I'm nowhere near a computer with elliptic integrals handy, so I'll give the explicit evaluation of

$$\int_0^{2 \pi} \sqrt{1+\cos^2 x}\,\mathrm dx$$

Note that an entire sine wave can be cut up into four congruent arcs; we can thus consider instead the integral

$$4\int_0^{\pi/2} \sqrt{1+\cos^2 x}\,\mathrm dx$$

(alternatively, one can split the integral into four "chunks" and find that those four chunks can be made identical; I'll leave that manipulation to somebody else.)

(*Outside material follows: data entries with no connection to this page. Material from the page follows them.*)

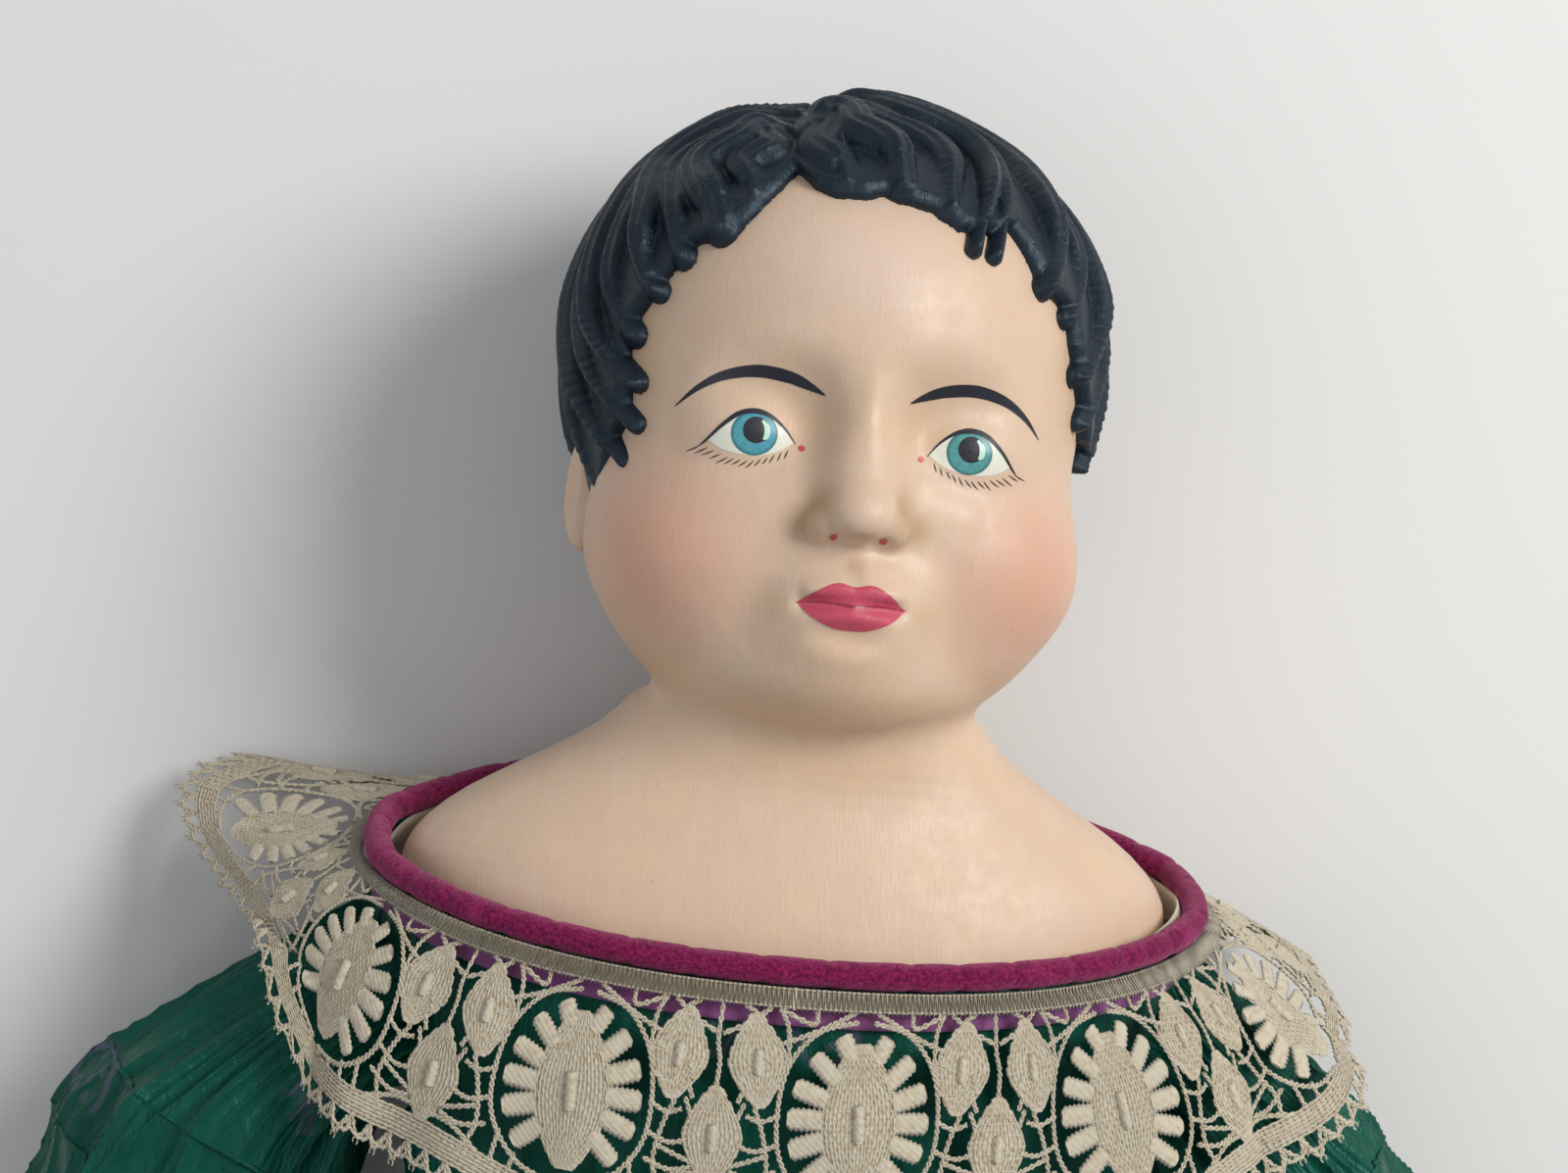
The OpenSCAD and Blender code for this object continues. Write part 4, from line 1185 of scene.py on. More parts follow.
class Lace:
    """Bobbin lace worked flat and then laid on the collar. The worked ground (cloth stitch and tallies) is
    one piece, and the threads and plaits that stand on it and join it are the other."""

    def __init__(self):
        self.threads, self.ground = [], []

    def thread(self, path, radius=0.27, sides=4):
        path = np.asarray(path, float)
        tube = tube_points(path, radius, sides, up=(0.02, 0.01, 1.0))
        self.threads.append((tube.reshape(-1, 3), grid_faces(len(path), sides, True)))

    def plate(self, upper, lower, rows):
        """A thin closed patch of ground between two edges."""
        low, high = 0.06, 0.3
        t = np.linspace(0, 1, rows)[:, None, None]
        flat = (1 - t) * np.asarray(upper)[None] + t * np.asarray(lower)[None]
        rows, cols = flat.shape[:2]
        count = rows * cols
        points = np.concatenate([np.concatenate([flat.reshape(-1, 2), np.full((count, 1), h)], 1)
                                 for h in (high, low)])
        face = grid_faces(rows, cols)
        rim = []
        loop = [(0, c) for c in range(cols)] + [(r, cols - 1) for r in range(1, rows)]
        loop += [(rows - 1, c) for c in range(cols - 2, -1, -1)] + [(r, 0) for r in range(rows - 2, 0, -1)]
        index = [r * cols + c for r, c in loop]
        for a, b in zip(index, index[1:] + index[:1]):
            rim.append([b, a, a + count, b + count])
        self.ground.append((points, np.concatenate([face, face[:, ::-1] + count, np.array(rim)])))

    def plait(self, points, radius=0.26, spread=0.34):
        """Two strands that cross every 1.15 mm along a curve."""
        rough = spline(points, 60)
        length = np.linalg.norm(np.diff(rough, axis=0), axis=1).sum()
        n = max(6, int(length / 0.62))
        line = spline(points, n)
        along = np.gradient(line, axis=0)
        normal = np.stack([-along[:, 1], along[:, 0]], -1) / np.linalg.norm(along, axis=1)[:, None]
        t = np.linspace(0, length / 2.3, n) * 2 * math.pi
        for shift in (0, math.pi):
            off = normal * (spread * np.sin(t + shift))[:, None]
            self.thread(np.concatenate([line + off, (0.3 + 0.2 * np.cos(t + shift))[:, None]], 1), radius)

    def cloth(self, centre, half, high, lean=0.0, threads=12, tip=0.25, power=2.0):
        """Cloth stitch in an oval: waved threads down it and a weft worked from side to side."""
        n = max(10, int(high * 2 / 0.9))
        t = np.linspace(-1, 1, n)
        width = half * (tip + (1 - tip) * np.clip(1 - np.abs(t) ** power, 0, 1))
        c, q = math.cos(lean), math.sin(lean)
        for k in range(threads):
            f = 2 * k / (threads - 1) - 1
            x = f * width + 0.13 * np.sin(t * n * 1.35 + k * math.pi) + 0.06 * np.sin(7 * t + k)
            y = t * high
            h = 0.34 + 0.10 * np.cos(t * n * 1.35 + k * math.pi)
            self.thread(np.stack([centre[0] + x * c - y * q, centre[1] + x * q + y * c, h], -1), 0.24)
        edge = np.stack([np.maximum(width - 0.1, 0.3), t * high], -1)
        turn = np.array([[c, q], [-q, c]])
        left, right = edge * [-1, 1] @ turn + centre, edge @ turn + centre
        self.plate(left, right, 5)
        rows = int(high * 2 / 0.95)
        path = []
        for r in range(rows):
            y = -high + (r + 0.5) * 2 * high / rows
            w = half * (tip + (1 - tip) * max(0, 1 - abs(y / high) ** power)) + 0.3
            ends = (-w, w) if r % 2 else (w, -w)
            for x in np.linspace(ends[0], ends[1], 6):
                path.append((centre[0] + x * c - y * q, centre[1] + x * q + y * c, 0.22))
        self.thread(path, 0.25)

    def tally(self, a, b, width, thick=0.55, leaf=0.25):
        """A small closely woven pad from a to b, with the weft's loops along its sides."""
        a, b = np.array(a, float), np.array(b, float)
        length = np.linalg.norm(b - a)
        axis = (b - a) / length
        side = np.array([-axis[1], axis[0]])
        n = max(8, int(length / 0.42))
        t = np.linspace(0, 1, n)
        w = width / 2 * (1 - leaf + leaf * np.sin(math.pi * t) ** 0.5)
        w = w * (1 + 0.09 * (-1.0) ** np.arange(n))
        w[0] = w[-1] = width * 0.3
        ribs = 0.05 * (-1.0) ** np.arange(n)
        rings = []
        section = ((-1, 0.3), (-0.55, 0.3 + thick * 0.75), (0, 0.3 + thick), (0.55, 0.3 + thick * 0.75),
                   (1, 0.3), (0.5, 0.05), (-0.5, 0.05))
        for f, h in section:
            p = a + np.outer(t, b - a) + np.outer(w * f, side)
            rings.append(np.concatenate([p, (h + ribs * (h > 0.3))[:, None]], 1))
        grid = np.stack(rings, 1)
        last = (n - 1) * 7
        caps = [[0, 1, 2, 3], [0, 3, 4, 5], [last + 3, last + 2, last + 1, last],
                [last + 5, last + 4, last + 3, last]]
        tips = [[0, 5, 6], [last + 6, last + 5, last]]
        self.ground.append((grid.reshape(-1, 3), grid_faces(n, 7, True).tolist() + caps + tips))

    def half(self, parts, side):
        """The parts on one side of the doll, laid on the collar, with the area they had when flat."""
        out, area = Pile(), 0.0
        for points, faces in parts:
            laid = on_lace(points)
            if (laid[:, 0].mean() >= 0) == (side > 0):
                out.add(laid, faces, points[:, :2] / 50)
                area += face_area(points, faces) / 2
        return out, area


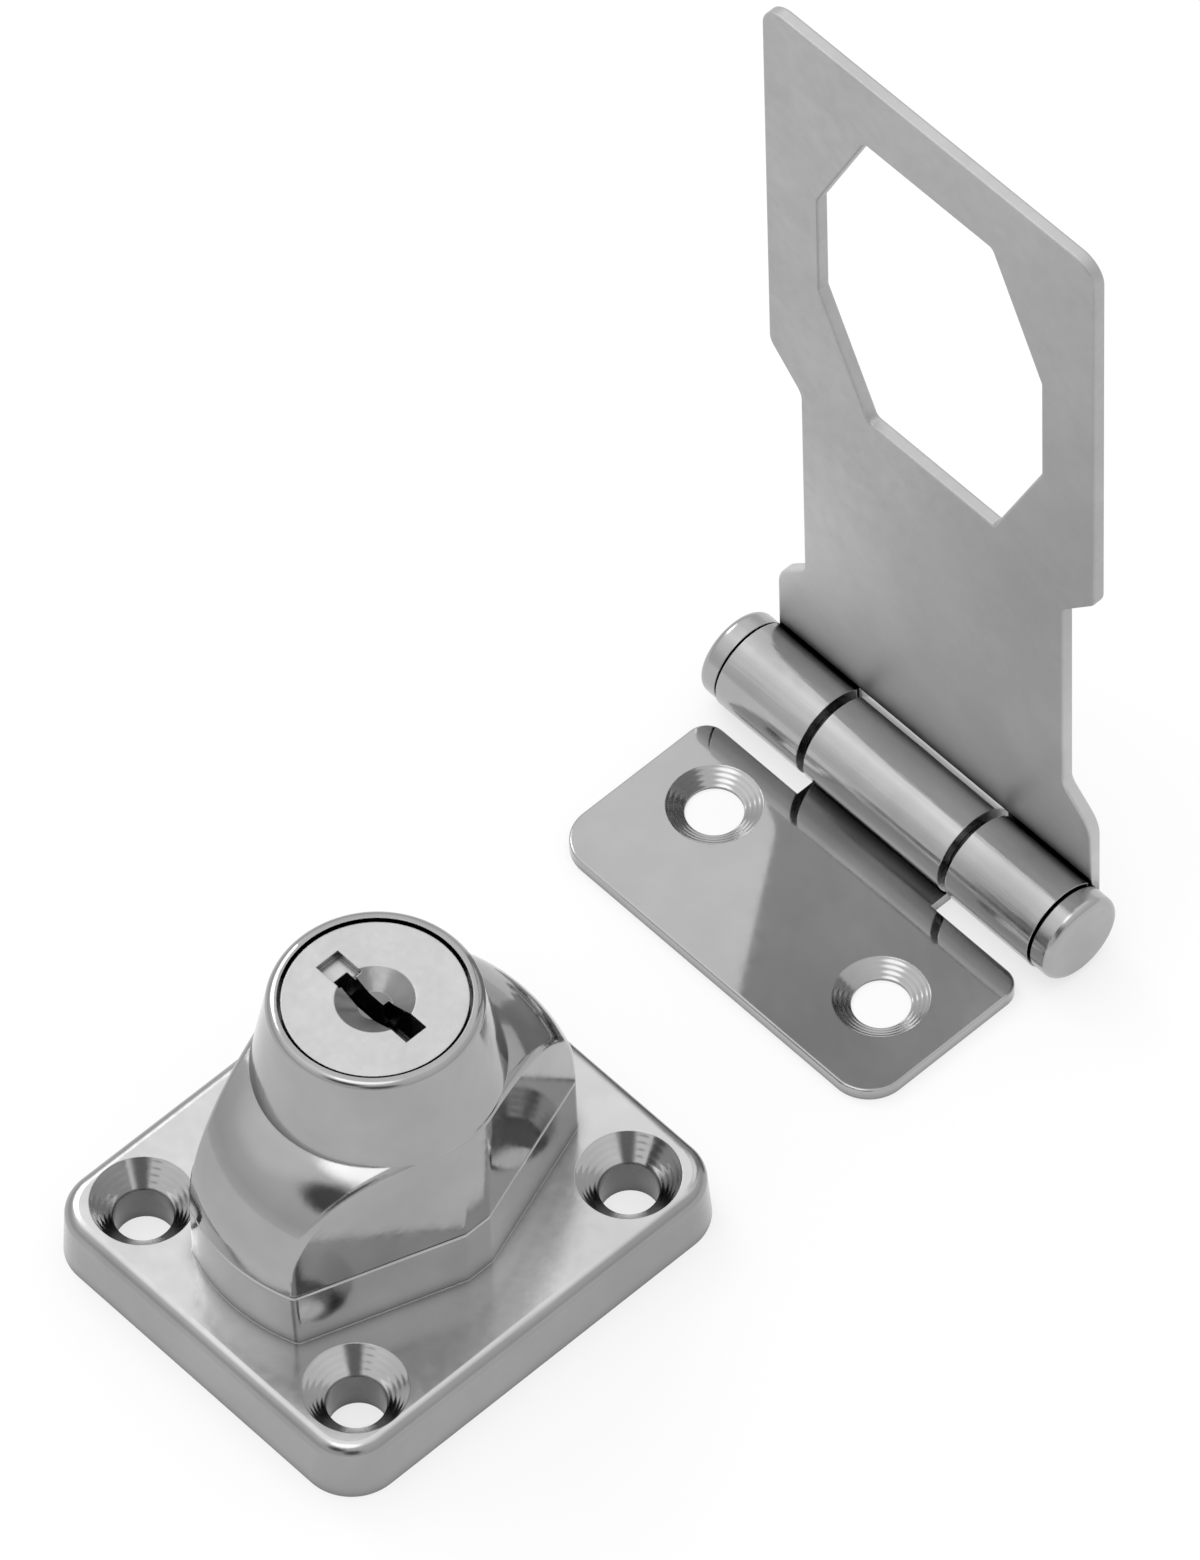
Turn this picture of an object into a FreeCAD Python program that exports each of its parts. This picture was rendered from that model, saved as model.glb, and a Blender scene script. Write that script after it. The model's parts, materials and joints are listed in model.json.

Now, after some Pythagorean manipulation:

$$4\int_0^{\pi/2} \sqrt{1+\cos^2 x}\,\mathrm dx=4\int_0^{\pi/2} \sqrt{2-\sin^2 x}\,\mathrm dx$$

and then a bit of algebraic massage:

$$4\sqrt{2}\int_0^{\pi/2} \sqrt{1-\frac12\sin^2 x}\,\mathrm dx$$

we then recognize the complete elliptic integral of the second kind $E(m)$

$$E(m):=\int_0^{\pi/2}\sqrt{1-m\sin^2u}\mathrm du$$

(where $m$ is a parameter):

$$4\sqrt{2}E\left(\frac12\right)$$

As Robert notes in a comment, different computing environments have different argument conventions for elliptic integrals; Maple for instance uses the modulus $k$ (thus, $E(k)$) instead of the parameter $m$ as input (as used by Mathematica and MATLAB), but these conventions are easy to translate to and from: $m=k^2$. So, using the modulus, the answer is then $4\sqrt{2}E\left(\frac1{\sqrt 2}\right)$.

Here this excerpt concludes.